InCity Letter
The 10 worst housing properties in Worcester as of November 22, 2006 are all in District 4. The District that is represented by Councilor Barbara Haller who spends hours giving lip service to closing the PIP shelter but never offering solutions for improving or moving it. She is always shaming and blaming social service agency properties and the people living in their houses for causing problems rather than giving them credit for the positive impact they more often than not have on neighborhoods. She is constantly singing the praises of the Main South CDC as the role model when in reality their next 24 units of housing only represents about $120,000 in new tax revenue. My question is what is the cost to develop and build those 24 units? Thank goodness at last the Main South CDC gets it and is building some environmental friendly housing in District 4.
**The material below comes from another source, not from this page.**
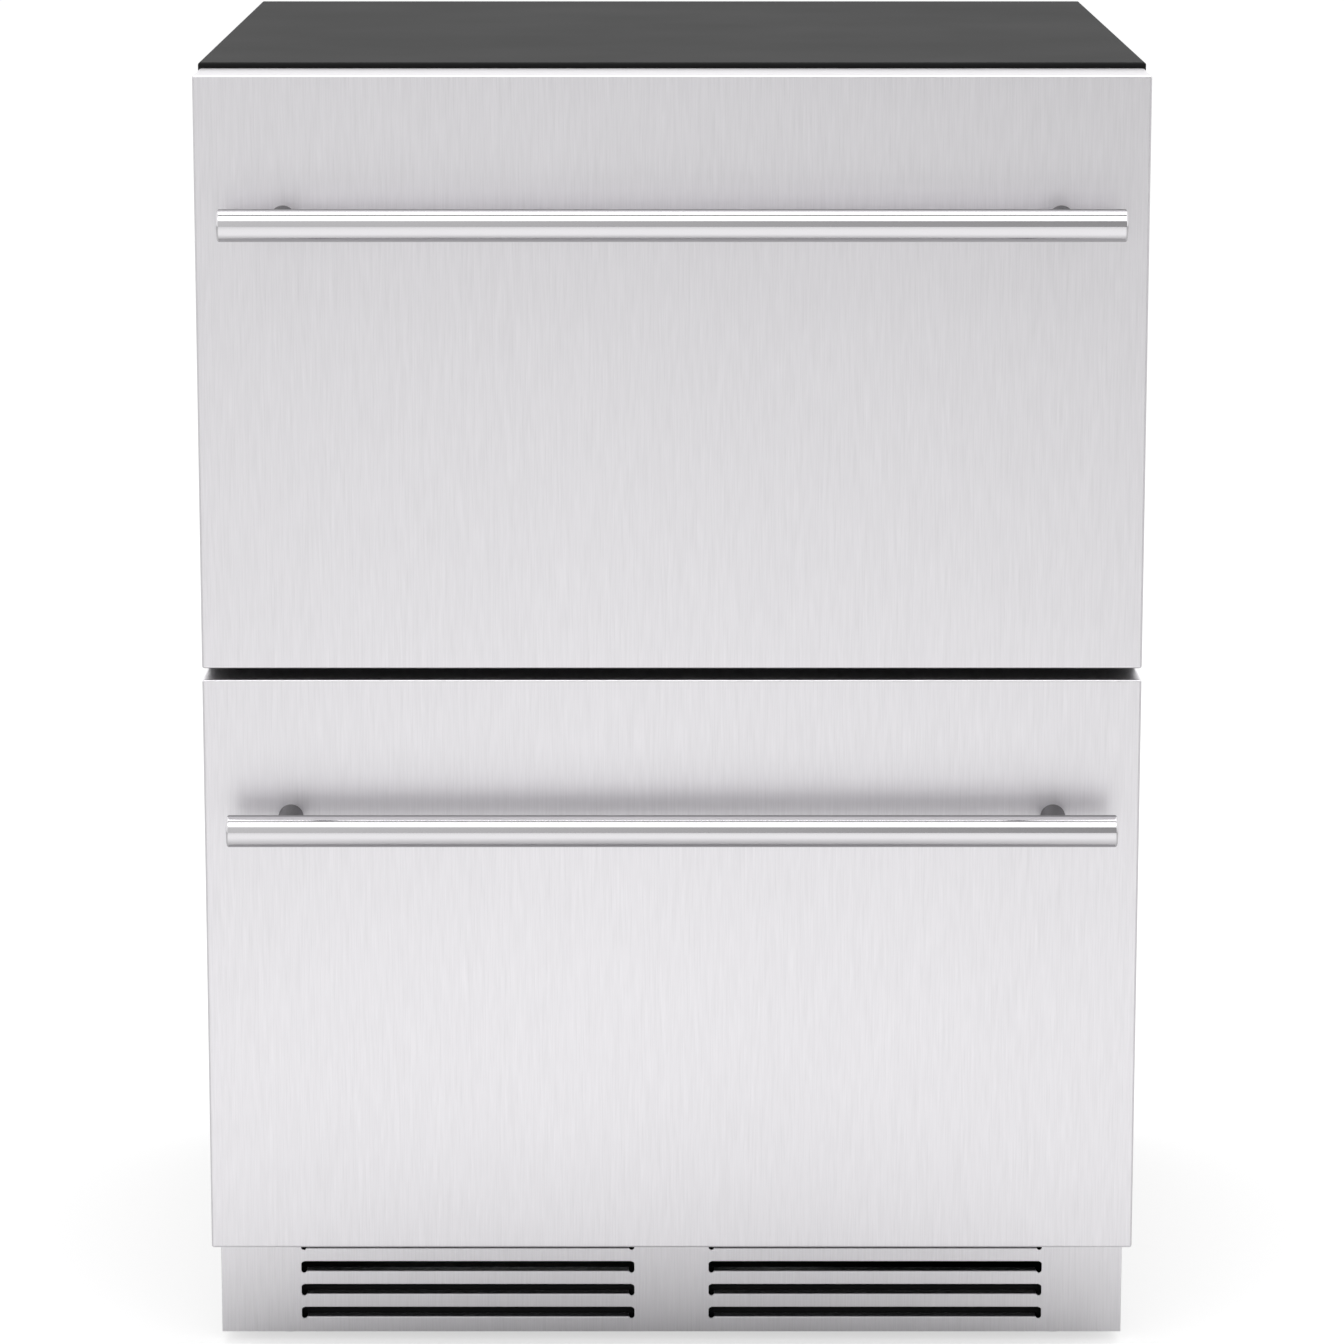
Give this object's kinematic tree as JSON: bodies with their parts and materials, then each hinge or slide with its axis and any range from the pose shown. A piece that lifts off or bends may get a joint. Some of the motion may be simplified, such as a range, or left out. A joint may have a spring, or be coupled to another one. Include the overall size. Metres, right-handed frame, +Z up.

How much of our tax revenue is spent on the cost of the city services needed to address the issues of the 10 worst properties in District 4? Not to mention the human cost felt by the tenants, who are forced to live in these often dangerous, unsanitary, rodent infested, trash ridden, and unsafe properties. Forced to live there due to a lack of affordable well-maintained rental properties and afraid to report the conditions in fear of retribution from their landlord. Plus think of the negative impact those landlords and their unkempt properties have on the neighbors and the neighborhood overall.
I suggest that Councilor Haller might better use her time not just editorializing about these properties, but rather to step up to the plate and help the Health and Codes Department to more aggressively target absentee landlords. Support the neighbors and the tenants living with these conditions by working with them and helping them to know what they can do as tenants and neighbors to put pressure on absentee landlords. And then at budget time support the Code Department and its inspectors by demanding more money in the budget to hire more staff.
This issue of absentee landlords and blighted dangerous properties in District 4 has to be targeted because it is a major a public safety issue in the District. Plus, it is only right that people living in District 4 have affordable and safe rental properties to live in, especially when the rents they pay are so outrageously high.
Those of us living in District 4 need leadership that will no longer allow these properties to languish. We need a change in direction and focus in District 4 that fosters proactive education for all landlords and tenants and enables the codes division to concentrate on fixing the worst of the worst properties. If a raise for Councilor Haller were dependent on her performance for holding the absentee landlords of the 10 worst properties accountable in District 4 she would not get one.
Submitted by Lynne Simonds
December 18, 2006Lynne Simonds for District Four
1 Comments:
Ms Simonds:
If you are really concerned about the lack affordable housing in Main South, I think you should look into the operations of Main South CDC. An friend of mine bought a 1/2 of duplex on Beacon St. and he only owns the house and not the land that it sits on. He has to lease the land. The price he paid for this 1/2 duplex house is way too high when you consider that it does not include the land. I can buy a 1/2 duplex in this area for 180,000 and it does include the land. What incentive does my friend have to keep up the property when local real estate agents have told him he will never be able to resell the house only ( no land) for anything close to what he paid for it? This is a ripoff especially when you consider how prices have risen since his purchase. If you think that Main South CDC produces affordable housing, then I Have some sorry news for you. Ask Mr Teasdale if he would ever buy so called real estate such as this. Ask a dozen real estate agents what one of these places will fetch. It isnt even real estate if one doesnt own the land. It's identical to a trailer park, but even worse because the "tenant" cannot even remove his structure as a mobile home owner could in a trailer park. Wait till a few of these places go into foreclosure and you'll see what they fetch. Whats Main South CDC's next venture, a community garden that is long term leased/rented to share croppers?
I anxiously await your response and also Mr. Teasdales, too. Surely he reads this blog. Thank you.